On April 24, Atlantic States Cast Iron Pipe Co. of Phillipsburg, N.J., was sentenced to pay a fine of $8 million for committing numerous environmental and worker safety crimes after what EPA called the "longest trial in environmental crimes history." This action follows the sentencing of four former Atlantic States managers to federal prison terms ranging from 6 to 70 months.
The judge also ordered Atlantic States Cast Iron Pipe Co. to serve 48 months "monitored" probation, requiring it to submit biannual reports to the court.
The managers who were sentenced during the week of April 20, include John Prisque, former plant manager, who received a 70-month sentence; Scott Faubert, former human resources manager, with a 41-month sentence; Jeffrey Maury; former maintenance superintendent, who received a 30 months; Craig Davidson, former finishing department manager, who was handed a 6-month sentence.
"These sentences show that senior managers, as well as companies, will be prosecuted when they break the law," said Catherine McCabe, acting assistant administrator for EPA's Office of Enforcement and Compliance Assurance. "The managers had an obligation to run the facility safely and legally; instead, they committed environmental crimes that polluted the air and water and put people’s health at risk."
Following a 7-month trial, a jury on April 26, 2006 convicted Atlantic States and the four managers of engaging in an 8-year conspiracy to pollute the air and Delaware River in violation of the federal Clean Air and Clean Water Acts, expose its employees to dangerous conditions, and impede and obstruct federal regulatory and criminal investigations.

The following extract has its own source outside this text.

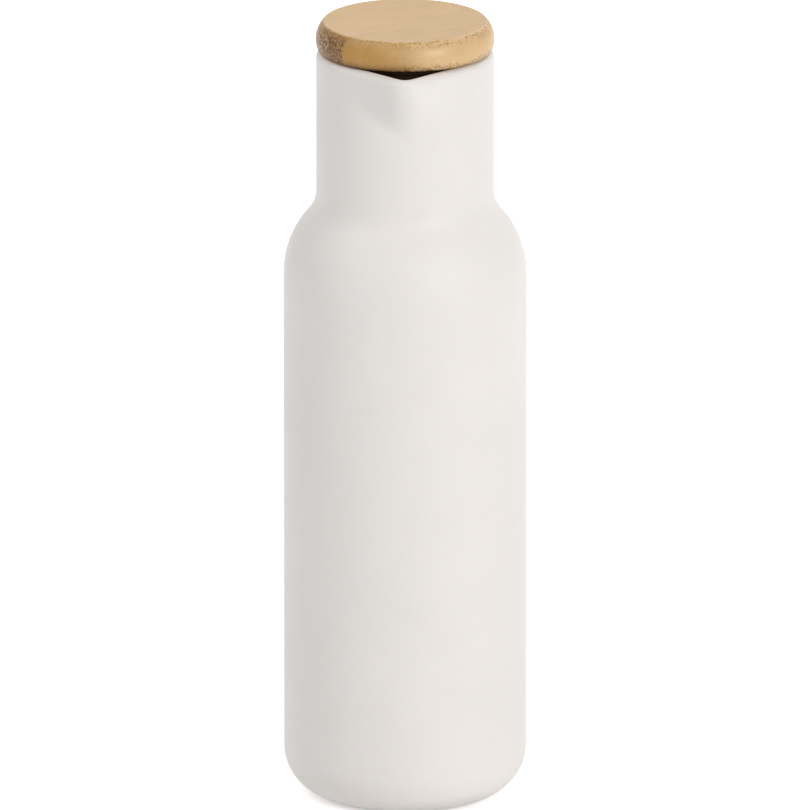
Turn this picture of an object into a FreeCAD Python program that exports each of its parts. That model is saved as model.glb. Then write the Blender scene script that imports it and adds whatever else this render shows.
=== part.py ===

During the trial, the government presented evidence that the defendants routinely violated Clean Water Act permits by discharging petroleum-contaminated water and paint into storm drains that led to the Delaware River; repeatedly violated Clean Air Act permits by, among other things, burning tires and excessive amounts of hazardous waste paint in the furnace; systematically altered accident scenes and concealed serious worker injuries from health and safety inspectors; routinely lied to federal, state, and local officials who were investigating environmental and worker safety violations; and maintained a dangerous workplace that contributed to multiple severe injuries and the death of one employee at the plant.
The company and each of the defendants were convicted of the main conspiracy count in a 34-count Indictment. Atlantic States was convicted of a total of 32 of 34 counts, which also included five counts of making materially false statements to state and federal environmental agencies and OSHA; four counts of obstructing OSHA investigations; and 22 counts of violating the federal Clean Water Act and one count of violating the Clean Air Act.
Atlantic States, a division of McWane Industries, Inc. of Birmingham, Alabama, is one of the world’s largest makers of cast-iron water and sewer pipes with subsidiaries located throughout the United States and Canada. This is the fourth criminal prosecution and sentencing involving a McWane, Inc. facility since 2005.
Frumin: OSHA Law Must Be Strengthened
Responding to the sentencing of the first of four executives, Change to Win Health and Safety Coordinator Eric Frumin urged Congress to make "fundamental changes in the federal Occupational Safety and Health Act" that created OSHA in 1970.
"Like too many other heartless and negligent employers, McWane managers believed they could kill their workers, lie to inspectors, obstruct federal investigations – and get away with it," said Frumin on April 20. "At least for McWane's managers, those days should finally end today."
Frumin added that the convictions also demonstrate how "weak" the OSHA law is. "Killing workers and lying to inspectors is still only a misdemeanor under the OSHA law – compared to serious felonies under the laws used by OSHA, EPA and the Justice Department in this case," he said.
"OSHA's inspectors in NJ worked diligently to uncover this conspiracy, get to the facts and make sure that workers are protected," he said. "But their job shouldn't be this difficult – workers in New Jersey and across the country deserve the same protection as wildlife and natural resources."